I do, however, love so many other places in the world that are out of the fashion radar, where you can always randomly see something unexpected and inspiring. I’m always very curious to see how people interact with their clothes on the streets. I never look for perfection or luxury on the streets, I’m quite the opposite. I love unconscious street style: I’m a big fan of unconsciously stylish street style mistakes.
Right now, there is a lot of debate about where fashion is going, and the popularisation of street style as opposed to the thriving of exclusivity and glamour. Where do you stand on this?
You don’t need to identify yourself or your style with either of these sides of fashion. Just be! Me, I just love individuality: whether it’s influenced by street style, by catwalks or mainstream trends, or by all at once. I don’t get myself involved in [these] kinds of debates.
Can you tell us anything about what you're working on right now?

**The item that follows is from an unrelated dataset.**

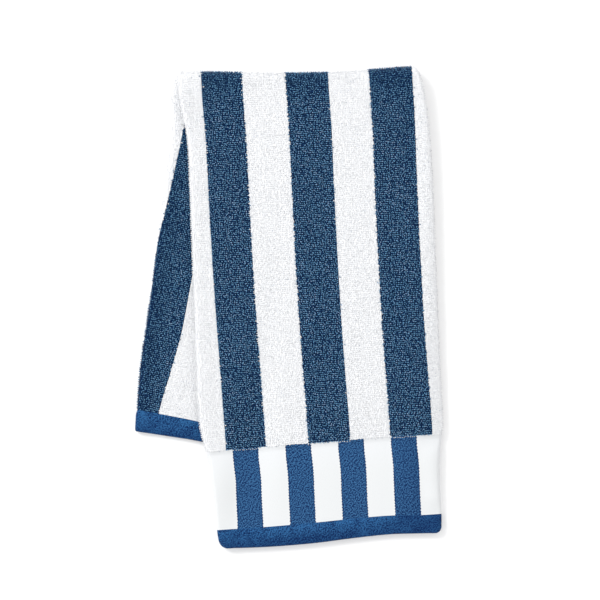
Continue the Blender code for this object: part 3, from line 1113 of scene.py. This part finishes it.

We are working on a very exciting and unique project, which requires a long development process and planning. I have always dreamed of working with a large team of people - a community - and of sharing my ideas to create something with the only intent of being inspiring and pleasing on many different levels. And it is finally happening. I don’t necessarily work with a business mind: most of the time I’ll try to avoid the money talk, as otherwise it would be very difficult for me to imagine something that is above expectations and beauty. I can tell you that the new project is breaking the rules of seasonality as well.